Emerging market investors hungry for yield pick-up are likely to find plenty of opportunities in Ukraine over the coming year as local companies take advantage of relatively stable political conditions to access the Eurobond markets in increasing numbers.
Debt bankers say corporate issuance could double from the $2.5 billion raised in 2010 following Viktor Yanukovich’s decisive victory in presidential elections in February. Not only are last year’s successful borrowers – state export bank Ukreximbank, Privatbank, fuel and energy supplier Dtek and its sister mining company Metinvest, and poultry producer MHP – likely to return to the market, but a handful of new names are being tipped to join them.
Indeed, iron-ore producer Ferrexpo, Mriya Agro Holding and fellow agricultural company Kernel Holding were all due to issue debut bonds before the end of 2010 but were deterred by the negative reception of egg producer Avangard’s inaugural $200 million issue at the end of October. That shook investor confidence but analysts insist it was a one-off – blaming variously poor execution, the company’s single rating and the eurozone sovereign debt crisis – and that the effects will not be lasting.

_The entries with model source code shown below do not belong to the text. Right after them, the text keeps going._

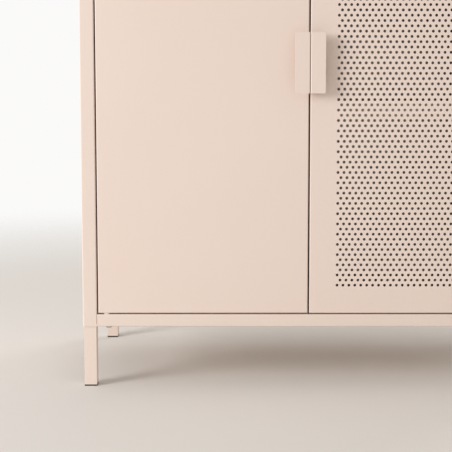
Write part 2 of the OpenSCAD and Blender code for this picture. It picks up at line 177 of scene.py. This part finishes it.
class LockerView(bpy.types.PropertyGroup):
    """Camera and lamps."""

    lens: bpy.props.FloatProperty(
        name="Lens", description="Focal length for a 36 mm sensor, in millimetres",
        min=20, max=200, default=91.5)
    distance: bpy.props.FloatProperty(
        name="Distance", description="From the lens to the door faces", unit="LENGTH",
        min=0.5, max=6, default=2.004)
    height: bpy.props.FloatProperty(
        name="Height", description="Height of the lens", unit="LENGTH",
        min=0, max=3, default=0.569)
    across: bpy.props.FloatProperty(
        name="Across", description="Place of the lens across the cabinet", unit="LENGTH",
        min=-2, max=2, default=-0.130)
    tilt: bpy.props.FloatProperty(
        name="Tilt", description="How far the camera looks down", subtype="ANGLE",
        min=0, max=1, default=math.radians(5.72))
    shift_x: bpy.props.FloatProperty(
        name="Shift across", description="Sideways shift of the frame", min=-1, max=1,
        default=-0.02)
    shift_y: bpy.props.FloatProperty(
        name="Shift up", description="Upward shift of the frame", min=-1, max=1, default=-0.1)
    floor_edge: bpy.props.FloatProperty(
        name="Floor edge", description="Where the floor starts to fade out", unit="LENGTH",
        min=0, max=6, default=0.9)
    floor_end: bpy.props.FloatProperty(
        name="Floor end", description="Where the floor has faded out", unit="LENGTH",
        min=0, max=6, default=2.6)
    key: bpy.props.FloatProperty(
        name="Key lamp", description="Power of the large lamp", min=0, max=900, default=128)
    sky: bpy.props.FloatProperty(
        name="Room light", description="Strength of the light from the room", min=0, max=3,
        default=0.61)


# ---- node groups and materials ----


def new_group(name, inputs, outputs):
    """An empty shader node group with float or colour sockets."""
    group = bpy.data.node_groups.new(name, "ShaderNodeTree")
    for direction, sockets in (("INPUT", inputs), ("OUTPUT", outputs)):
        for label, kind, default in sockets:
            socket = group.interface.new_socket(label, in_out=direction, socket_type=kind)
            if default is not None:
                socket.default_value = default
    return group, group.nodes.new("NodeGroupInput"), group.nodes.new("NodeGroupOutput")


def finish_surface_group():
    """Ripples, tone drift and gloss drift that every finish of the cabinet uses."""
    colour, number = "NodeSocketColor", "NodeSocketFloat"
    group, given, out = new_group(
        "Finish surface",
        (("Light tone", colour, (0.8, 0.8, 0.8, 1)), ("Deep tone", colour, (0.7, 0.7, 0.7, 1)),
         ("Drift size", number, 0.12), ("Grain size", number, 0.0016),
         ("Roughness", number, 0.5), ("Gloss drift", number, 0.06)),
        (("Colour", colour, None), ("Roughness", number, None), ("Height", number, None)))
    nodes, links = group.nodes, group.links
    place = nodes.new("ShaderNodeTexCoord")

    def noise(size_socket, detail):
        divide = nodes.new("ShaderNodeMath")
        divide.operation = "DIVIDE"
        divide.inputs[0].default_value = 1
        links.new(given.outputs[size_socket], divide.inputs[1])
        texture = nodes.new("ShaderNodeTexNoise")
        texture.inputs["Detail"].default_value = detail
        links.new(place.outputs["Object"], texture.inputs["Vector"])
        links.new(divide.outputs[0], texture.inputs["Scale"])
        return texture

    drift, grain = noise("Drift size", 3), noise("Grain size", 2)
    tone = nodes.new("ShaderNodeMix")
    tone.data_type = "RGBA"
    links.new(drift.outputs["Fac"], tone.inputs["Factor"])
    links.new(given.outputs["Light tone"], tone.inputs["A"])
    links.new(given.outputs["Deep tone"], tone.inputs["B"])
    centred = nodes.new("ShaderNodeMath")
    centred.operation = "SUBTRACT"
    centred.inputs[1].default_value = 0.5
    links.new(grain.outputs["Fac"], centred.inputs[0])
    gloss = nodes.new("ShaderNodeMath")
    gloss.operation = "MULTIPLY_ADD"
    links.new(centred.outputs[0], gloss.inputs[0])
    links.new(given.outputs["Gloss drift"], gloss.inputs[1])
    links.new(given.outputs["Roughness"], gloss.inputs[2])
    links.new(tone.outputs["Result"], out.inputs["Colour"])
    links.new(gloss.outputs[0], out.inputs["Roughness"])
    links.new(grain.outputs["Fac"], out.inputs["Height"])
    return group


def finish_material(name, light, deep, roughness, metallic, grain, drift, bump, gloss=0.08):
    """One finish: the shared surface group feeding a Principled shader."""
    material = bpy.data.materials.new(name)
    material.use_nodes = True
    nodes, links = material.node_tree.nodes, material.node_tree.links
    shader = nodes["Principled BSDF"]
    shader.inputs["Metallic"].default_value = metallic
    surface = nodes.new("ShaderNodeGroup")
    surface.node_tree = bpy.data.node_groups["Finish surface"]
    surface.inputs["Light tone"].default_value = (*light, 1)
    surface.inputs["Deep tone"].default_value = (*deep, 1)
    surface.inputs["Drift size"].default_value = drift
    surface.inputs["Grain size"].default_value = grain
    surface.inputs["Roughness"].default_value = roughness
    surface.inputs["Gloss drift"].default_value = gloss
    relief = nodes.new("ShaderNodeBump")
    relief.inputs["Strength"].default_value = 1
    relief.inputs["Distance"].default_value = bump
    links.new(surface.outputs["Colour"], shader.inputs["Base Color"])
    links.new(surface.outputs["Roughness"], shader.inputs["Roughness"])
    links.new(surface.outputs["Height"], relief.inputs["Height"])
    links.new(relief.outputs["Normal"], shader.inputs["Normal"])
    return material


# ---- mesh helpers ----


def piece(name, bm, material, slot, *nodes):
    """Turns a bmesh into a piece that stands for CAD nodes and rides on their body."""
    bmesh.ops.recalc_face_normals(bm, faces=bm.faces)
    mesh = bpy.data.meshes.new(name)
    bm.to_mesh(mesh)
    bm.free()
    for face in mesh.polygons:
        face.use_smooth = True
    mesh.set_sharp_from_angle(angle=math.radians(35))
    mesh.materials.append(bpy.data.materials[material])
    made = bpy.data.objects.new(name, mesh)
    bpy.context.scene.collection.objects.link(made)
    even = made.modifiers.new("Even shading", "WEIGHTED_NORMAL")
    even.keep_sharp = True
    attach(made, frame["nodes"][nodes[0]]["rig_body"])
    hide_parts(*nodes)
    return made


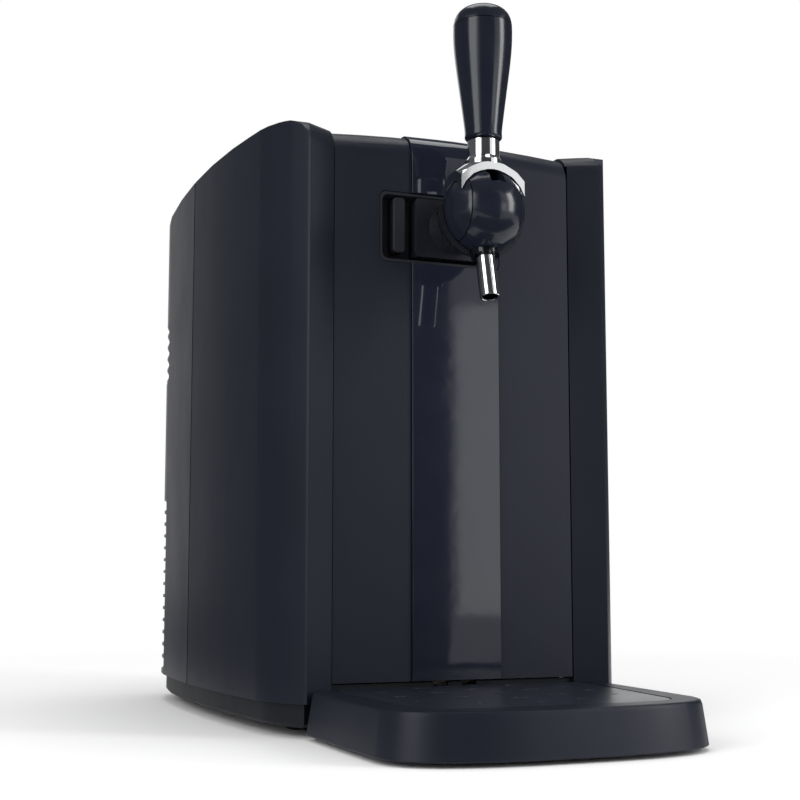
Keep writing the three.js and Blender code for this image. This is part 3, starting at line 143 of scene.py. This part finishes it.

"There are very few corporates in Ukraine that could issue more than $500 million, so we’re still going to see a lot of deals in the $250 million to $500 million range" Mike Elliff, RBS |
"Unfortunately the Avangard deal has slightly contaminated the rest of the sector but I believe that better-rated Ukrainian corporates will be able to access the market successfully in 2011," says Mike Elliff, head of CEEMEA debt capital markets, commodity and export finance at RBS.